É uma questão de interromper por uns instantes a conversa lado a lado. No fim de contas, tudo rola em poucos segundos ou minutos. e um bocadinho de silêncio não pesa no saco.


terça-feira, 1 de setembro de 2015

A igreja que também é café e não só



Em West Hampstead, a uns minutos do centro de Londres, há uma igreja anglicana que está aberta a todos que lá queiram entrar por diferentes motivos. Tem múltiplas funções e o espaço está repartido. À entrada,  à direita,  está instalada uma pequena estação de correios; em frente, há uma cafetaria com bolos em fatias tentadoras e chávenas fininhas para chá.

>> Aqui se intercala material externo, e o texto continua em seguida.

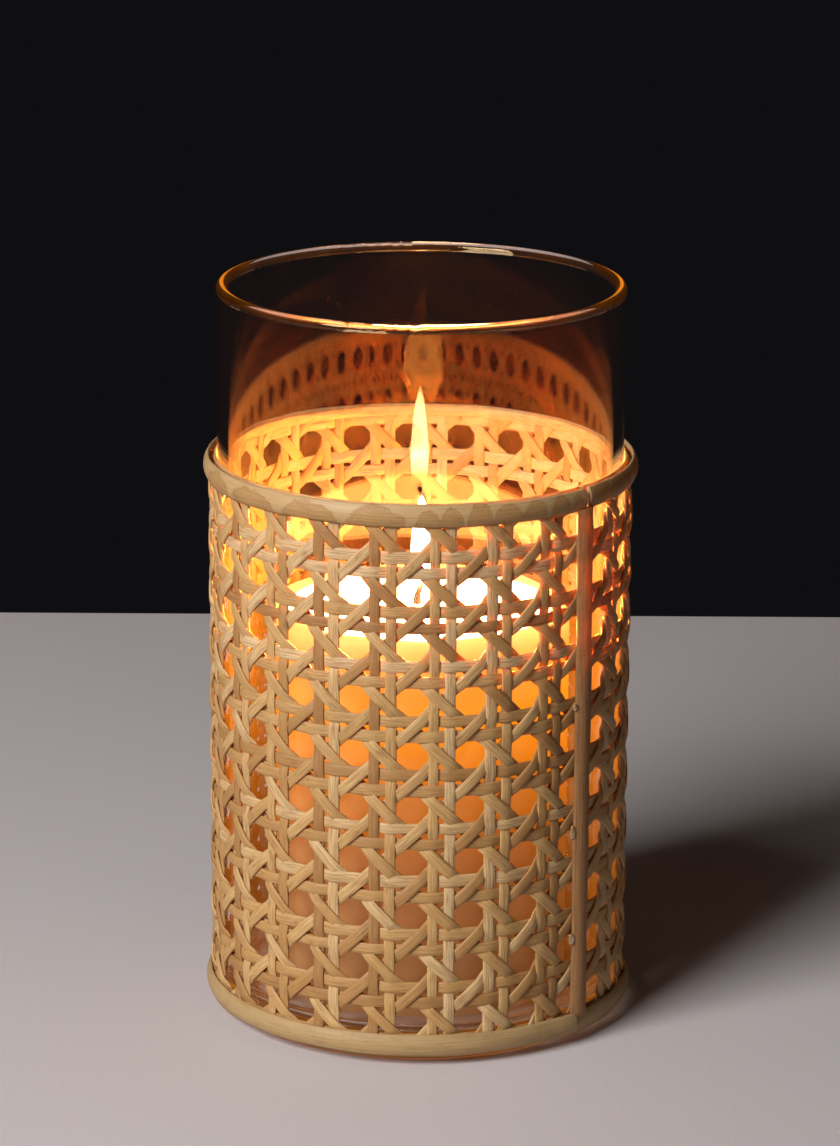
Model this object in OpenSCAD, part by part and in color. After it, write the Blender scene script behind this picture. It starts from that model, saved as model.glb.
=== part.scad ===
// Hurricane candle holder: a clear glass cylinder wrapped in a glued sleeve of
// six-way woven cane, with rattan binding strips and a pillar candle inside.
// Millimetres, +Z up. Origin: centre of the glass underside, on the table plane.
// Front is -Y. Angles named *_a run from the front towards +X.

/* [Glass] */
// outer height of the glass cylinder
glass_h = 173; // [150:1:220]
// outer diameter of the glass cylinder
glass_d = 94; // [92:0.5:98]
// thickness of the glass wall
wall = 2.4; // [2:0.1:3.5]
// thickness of the glass floor
floor_t = 6; // [4:0.5:9]
// extra radius of the fire-polished rim over half the wall
bead = 0.15; // [0.05:0.05:0.4]

/* [Sleeve] */
// height of the lower edge of the sleeve above the table
sleeve_z = 2.6; // [1:0.1:8]
// height of one woven cell
cell_h = 12.7; // [11.5:0.1:13]
// woven cells in one full turn; the part cell is taken up at the seam
turn_cells = 22.7; // [22.5:0.1:23]
// width of one cane strand
strand_w = 2.2; // [1.4:0.1:2.2]
// thickness of one cane strand
strand_t = 0.3; // [0.25:0.05:0.4]
// distance between the two strands of a pair
pair_s = 3.75; // [3.4:0.05:4.2]

/* [Binding] */
// height of the rattan binding strips
binding_h = 5.2; // [4.5:0.1:7]
// thickness of the rattan binding strips
binding_t = 1; // [0.8:0.1:2]
// width of the upright strip over the sleeve seam
seam_w = 5.4; // [4:0.1:6]
// thickness of the upright strip over the sleeve seam
seam_t = 1.4; // [1:0.1:2]
// angle of the sleeve seam from the front towards +X
seam_a = 48.8; // [0:0.1:90]

/* [Candle] */
// diameter of the pillar candle
candle_d = 70; // [50:1:76]
// height of the pillar candle
candle_h = 91; // [60:1:120]
// depth of the melted dish in the candle top
dish = 1.6; // [0.8:0.1:3]
// width of the raised edge left around the melted dish
edge_w = 3; // [2:0.5:5]
// diameter of the braided wick
wick_d = 2.2; // [1.6:0.1:3]

/* [Output] */
// "all", or the name of one node to draw alone

/* [Hidden] */
$fn = 64;
rows = 10;
step_a = 360 / turn_cells;
// a pair of uprights on every cell edge except the one under the seam strip
upright_pairs = 22;
// gap left between solids that touch on the real object
gap = 0.1;
glass_r = glass_d / 2;
inner_r = glass_r - wall;
rim_r = wall / 2 + bead;
heel = 3;
floor_fillet = 5;
dimple_r = 34;
dimple_h = 1;
dimple_ball = (pow(dimple_r, 2) + pow(dimple_h, 2)) / (2 * dimple_h);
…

Ah, e na parede há um anúncio que também se servem copos de vinho!
Quem entra pode sentar-se nas mesas de madeira de diferentes tamanhos.
Muitas jovens mães conversam ou brincam com os filhos nos carrinhos de bebé ou enquanto os mais velhinhos se divertem num colorido espaço infantil com grandes cubos, escorregões...
Quando lá fui, a tarde estava de sol e havia muita luz.
Ao longo das paredes, há imagens religiosas e, ao fundo, de forma mais resguardada, eleva-se um altar para o culto. Muito perto,  muitas cadeiras estão dispostas em semi-círculo.
Fiquei surpreendida - não sei se por ser católica, se pela diversidade de opções numa área que, à partida, seria só de natureza espiritual. Pode, porém, encontrar-se espiritualidade em qualquer dimensão bonita e honesta da vida. Why not?

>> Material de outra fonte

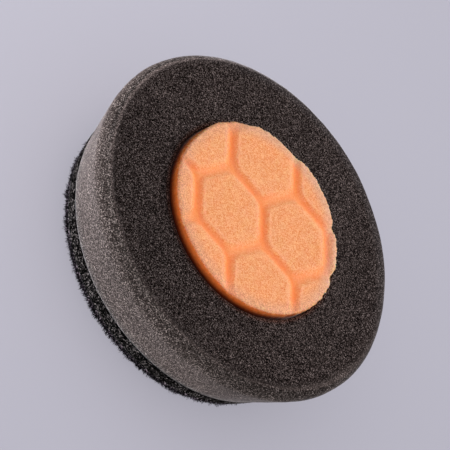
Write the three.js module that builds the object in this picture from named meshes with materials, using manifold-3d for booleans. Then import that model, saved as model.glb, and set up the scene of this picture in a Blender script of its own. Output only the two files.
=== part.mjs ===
// A 90 mm foam polishing pad for a hook-and-loop backing plate.
// Millimetres, +Z up. The origin is the centre of the loop fabric's back face, and
// +Z runs along the pad's axis towards the working face.
import * as THREE from "three";
import { mergeVertices } from "three/addons/utils/BufferGeometryUtils.js";
import Module from "manifold-3d";

const wasm = await Module();
wasm.setup();

// Outside shape: one cone from the loop face up to a rounded shoulder.
const PAD_RADIUS = 45;
const LOOP_RADIUS = 38;
const SHOULDER_RADIUS = 3.8;
const SHOULDER_END = THREE.MathUtils.degToRad(66);

// Layers, from the machine's side to the paint's side.
const LOOP_THICKNESS = 2.2;
const FILM_THICKNESS = 0.2;
const INTERFACE_THICKNESS = 4.6;
const RING_THICKNESS = 17.8;

// Centre plug.
const CORE_RADIUS = 25.2;
const CORE_STANDS_PROUD = 2.85;
const CORE_RIM_RADIUS = 0.9;
const BORE_CLEARANCE = 0.3;
const BORE_EDGE = 0.3;

// Hexagonal channels moulded into the plug's face.
const CELL_PITCH = 20.5;
const CELL_ANGLE = THREE.MathUtils.degToRad(-72.3);
const CELL_CENTRE = new THREE.Vector2(-5, -7.3);
const CHANNEL_WIDTH_AT_FACE = 3;
const CHANNEL_WIDTH_AT_FLOOR = 1;
const CHANNEL_DEPTH = 0.7;
const CELL_CORNER_RADIUS = 0.8;

// Heights of the layers' faces, all measured from the loop face.
const loopTop = LOOP_THICKNESS;
const rearFilmTop = loopTop + FILM_THICKNESS;
const interfaceTop = rearFilmTop + INTERFACE_THICKNESS;
const frontFilmTop = interfaceTop + FILM_THICKNESS;
const ringTop = frontFilmTop + RING_THICKNESS;
const coreTop = ringTop + CORE_STANDS_PROUD;

const ROUND_STEPS = 72;
const SHOULDER_STEPS = 6;
const RIM_STEPS = 4;
const QUARTER_TURN = Math.PI / 2;

// The shoulder's arc ends in a slight crease on the ring's face. Below, the cone that rises
// from the loop face's rim runs into it at a tangent.
const shoulderCentre = new THREE.Vector2(
  PAD_RADIUS - SHOULDER_RADIUS,
  ringTop - SHOULDER_RADIUS * Math.sin(SHOULDER_END),
);
const shoulderRun = shoulderCentre.x - LOOP_RADIUS;
const taper =
  Math.acos(-SHOULDER_RADIUS / Math.hypot(shoulderRun, shoulderCentre.y)) -
  Math.atan2(shoulderCentre.y, shoulderRun);
const sideRadius = (z) => LOOP_RADIUS + z * Math.tan(taper);

function material(colour, roughness) {
  return new THREE.MeshStandardMaterial({ color: colour, roughness, metalness: 0 });
}

function named(name, geometry, look) {
  const mesh = new THREE.Mesh(geometry, look);
  mesh.name = name;
  return mesh;
}

// Points of an arc, both ends included, in the radius and height of a turned profile.
function arc(centre, radius, from, to, steps) {
  return Array.from({ length: steps + 1 }, (_, i) => {
    const angle = from + ((to - from) * i) / steps;
    return new THREE.Vector2(
      centre.x + radius * Math.cos(angle),
      centre.y + radius * Math.sin(angle),
    );
  });
}

// A turned solid. LatheGeometry sweeps about Y, so the result is stood up onto +Z.
function turned(profile) {
  return new THREE.LatheGeometry(profile, ROUND_STEPS).rotateX(QUARTER_TURN);
}

// A flat disc between two heights whose edge follows the pad's cone.
function coneDisc(bottom, top) {
  return turned([
    new THREE.Vector2(0, bottom),
    new THREE.Vector2(sideRadius(bottom), bottom),
    new THREE.Vector2(sideRadius(top), top),
    new THREE.Vector2(0, top),
  ]);
}

// The outer foam: a tapered annulus with a rounded shoulder and a plain bore.
function foamRing() {
  const bore = CORE_RADIUS + BORE_CLEARANCE;
  const start = new THREE.Vector2(bore, frontFilmTop);
  return turned([
    start,
    new THREE.Vector2(sideRadius(frontFilmTop), frontFilmTop),
    ...arc(shoulderCentre, SHOULDER_RADIUS, -taper, SHOULDER_END, SHOULDER_STEPS),
    new THREE.Vector2(bore + BORE_EDGE, ringTop),
    new THREE.Vector2(bore, ringTop - BORE_EDGE),
    start.clone(),
  ]);
}

function solidOf(geometry) {
  const bare = geometry.clone();
  bare.deleteAttribute("normal");
  bare.deleteAttribute("uv");
  const merged = mergeVertices(bare, 1e-4);
  return new wasm.Manifold(
    new wasm.Mesh({
      numProp: 3,
      vertProperties: merged.attributes.position.array,
      triVerts: new Uint32Array(merged.index.array),
    }),
  );
}

function geometryOf(solid) {
  const mesh = solid.getMesh();
  const geometry = new THREE.BufferGeometry();
  geometry.setAttribute("position", new THREE.BufferAttribute(mesh.vertProperties, 3));
  geometry.setIndex(new THREE.BufferAttribute(mesh.triVerts, 1));
  geometry.computeVertexNormals();
  return geometry;
}

// Outline of one cell's flat top: a regular hexagon with softened corners.
function cellOutline() {
  const acrossFlats = CELL_PITCH - CHANNEL_WIDTH_AT_FACE;
  const cornerRadius = acrossFlats / Math.sqrt(3);
  const cut = CELL_CORNER_RADIUS / cornerRadius;
  const corners = Array.from({ length: 6 }, (_, i) => {
    const angle = CELL_ANGLE + Math.PI / 6 + (i * Math.PI) / 3;
    return new THREE.Vector2(Math.cos(angle), Math.sin(angle)).multiplyScalar(cornerRadius);
  });
  const outline = new THREE.Shape();
  corners.forEach((corner, i) => {
    const before = corner.clone().lerp(corners[(i + 5) % 6], cut);
    const after = corner.clone().lerp(corners[(i + 1) % 6], cut);
    if (i === 0) outline.moveTo(before.x, before.y);
    else outline.lineTo(before.x, before.y);
    outline.quadraticCurveTo(corner.x, corner.y, after.x, after.y);
  });
  outline.closePath();
  return outline;
}

// One raised cell, wider at the channel's floor than at the face.
function cell(centre) {
  const wallSlope = (CHANNEL_WIDTH_AT_FACE - CHANNEL_WIDTH_AT_FLOOR) / 2;
  const geometry = new THREE.ExtrudeGeometry(cellOutline(), {
    depth: CHANNEL_DEPTH,
    curveSegments: 2,
    bevelThickness: CHANNEL_DEPTH,
    bevelSize: wallSlope,
    bevelSegments: 1,
  });
  return solidOf(geometry.translate(centre.x, centre.y, coreTop - 2 * CHANNEL_DEPTH));
}

// Centres of every cell of the honeycomb that reaches the plug's face.
function cellCentres() {
  const along = new THREE.Vector2(Math.cos(CELL_ANGLE), Math.sin(CELL_ANGLE));
  const across = along.clone().rotateAround(new THREE.Vector2(), Math.PI / 3);
  const centres = [];
  for (let i = -3; i <= 3; i++) {
    for (let j = -3; j <= 3; j++) {
      const centre = CELL_CENTRE.clone()
        .addScaledVector(along, i * CELL_PITCH)
        .addScaledVector(across, j * CELL_PITCH);
      if (centre.length() < CORE_RADIUS + CELL_PITCH / Math.sqrt(3)) centres.push(centre);
    }
  }
  return centres;
}

// The centre plug: a turned body with a rounded rim, cut by the honeycomb of channels.
function foamCore() {
  const rimCentre = new THREE.Vector2(CORE_RADIUS - CORE_RIM_RADIUS, coreTop - CORE_RIM_RADIUS);
  const body = solidOf(
    turned([
      new THREE.Vector2(0, frontFilmTop),
      new THREE.Vector2(CORE_RADIUS, frontFilmTop),
      ...arc(rimCentre, CORE_RIM_RADIUS, 0, QUARTER_TURN, RIM_STEPS),
      new THREE.Vector2(0, coreTop),
    ]),
  );
  const faceLayer = solidOf(
    new THREE.CylinderGeometry(PAD_RADIUS, PAD_RADIUS, 2 * CHANNEL_DEPTH, 6)
      .rotateX(QUARTER_TURN)
      .translate(0, 0, coreTop),
  );
  const channels = cellCentres().reduce((rest, centre) => rest.subtract(cell(centre)), faceLayer);
  return geometryOf(body.subtract(channels));
}

const charcoalFoam = material(0x3a3230, 0.95);
const orangeFoam = material(0xf49a62, 0.9);
const blackFoam = material(0x1d1c1e, 0.92);
const clearFilm = material(0x2a2a2c, 0.35);
const loopKnit = material(0x17161a, 0.97);

const pad = new THREE.Group();
pad.add(
  named("loop_fabric", coneDisc(0, loopTop), loopKnit),
  named("rear_adhesive_film", coneDisc(loopTop, rearFilmTop), clearFilm),
  named("interface_foam", coneDisc(rearFilmTop, interfaceTop), blackFoam),
  named("front_adhesive_film", coneDisc(interfaceTop, frontFilmTop), clearFilm),
  named("foam_ring", foamRing(), charcoalFoam),
  named("hex_core", foamCore(), orangeFoam),
);

export default pad;
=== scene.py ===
"""The looks of a 90 mm foam polishing pad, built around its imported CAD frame.

Every soft layer of the frame is replaced by a fine mesh of the same size: open-cell foam with
pitted cells, a moulded honeycomb face, hot-melt films and a brushed loop fabric. Metres, +Z up.
"""
import math

import bpy
import numpy as np
from mathutils import Matrix, Vector


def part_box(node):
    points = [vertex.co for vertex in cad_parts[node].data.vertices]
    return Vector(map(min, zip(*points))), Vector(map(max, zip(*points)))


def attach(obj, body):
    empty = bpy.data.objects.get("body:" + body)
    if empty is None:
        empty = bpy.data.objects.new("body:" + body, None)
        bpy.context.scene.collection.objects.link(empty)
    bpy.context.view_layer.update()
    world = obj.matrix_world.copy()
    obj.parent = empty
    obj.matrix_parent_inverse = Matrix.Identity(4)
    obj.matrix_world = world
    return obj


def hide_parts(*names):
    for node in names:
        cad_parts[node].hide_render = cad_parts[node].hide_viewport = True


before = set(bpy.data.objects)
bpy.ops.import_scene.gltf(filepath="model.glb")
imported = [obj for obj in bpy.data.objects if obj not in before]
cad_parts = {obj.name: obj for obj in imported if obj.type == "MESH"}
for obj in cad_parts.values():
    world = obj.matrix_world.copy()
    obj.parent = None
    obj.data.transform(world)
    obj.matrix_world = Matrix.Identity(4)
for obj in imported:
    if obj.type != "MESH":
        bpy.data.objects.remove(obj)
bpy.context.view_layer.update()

MM = 0.001
BODY = "root"

# ---------------------------------------------------------------- sizes, from the frame
loop_low, loop_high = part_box("loop_fabric")
rear_low, rear_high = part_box("rear_adhesive_film")
pad_low, pad_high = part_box("interface_foam")
front_low, front_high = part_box("front_adhesive_film")
ring_low, ring_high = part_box("foam_ring")
core_low, core_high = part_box("hex_core")

PAD_RADIUS = ring_high.x
LOOP_TOP_RADIUS = loop_high.x
CORE_RADIUS = core_high.x
SHOULDER_RADIUS = 3.8 * MM
SHOULDER_END = math.radians(66)
shoulder_centre = (
    PAD_RADIUS - SHOULDER_RADIUS,
    ring_high.z - SHOULDER_RADIUS * math.sin(SHOULDER_END),
)
# The cone through the edges of the layers' faces.
cone_slope = (front_high.x - loop_high.x) / (front_high.z - loop_high.z)
taper = math.atan(cone_slope)

# The honeycomb moulded into the core's face.
CELL_PITCH = 20.5 * MM
CELL_ANGLE = math.radians(-72.3)
CELL_CENTRE = (-5.0 * MM, -7.3 * MM)
CHANNEL_HALF_FLOOR = 0.1 * MM
CHANNEL_HALF_FACE = 2.1 * MM
CHANNEL_DEPTH = 0.64 * MM
CHANNEL_NOTCH = 0.65 * MM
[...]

segunda-feira, 31 de agosto de 2015

A Senhora da ilha de Jersey



        No aeroporto de Gatwick, entrei no comboio para Londres. Como não devo ter seguido bem as instruções da minha filha, tive de mudar de comboio em St Pancreas até chegar ao meu destino.
Na carruagem, seguia uma senhora de meia idade, que lia um jornal inglês, num lugar perto do meu. Depois de o comboio ter percorrido uma longa distância, e como não eram anunciadas as paragens seguintes, perguntei-lhe se St Pancreas ficava ainda longe. Disse-me que não sabia, porque era da ilha de Jersey e também conhecia mal a linha.
A carruagem ia quase vazia e prestava-se, portanto, a algum diálogo. Daí a nada, a senhora de Jersey contava, em voz suave e discreta, que vinha visitar a filha que trabalhava em Londres. Tal como eu, acrescentei. Talvez já não volte a Jersey, disse ela. Tal como a minha não voltará facilmente a Portugal, disse eu.
Numa das paragens seguintes, entrou outro passageiro. Fiz-lhe a mesma pergunta.  Atento, disse-me que faltavam ainda três paragens. Acrescentou que eu logo a veria porque era uma estação muito grande.
Quando saí do comboio, a minha filha estava à minha espera. Muitos abraços, beijos, palavras doces...
A senhora de Jersey tinha seguido viagem e estaria pouco depois, por certo, com a filha e com os netos.
Eu ainda não era avó, mas tinha vindo a Londres para receber a primeira neta. Sê bem-vinda. Welcome. Ainda tive de esperar uns dias.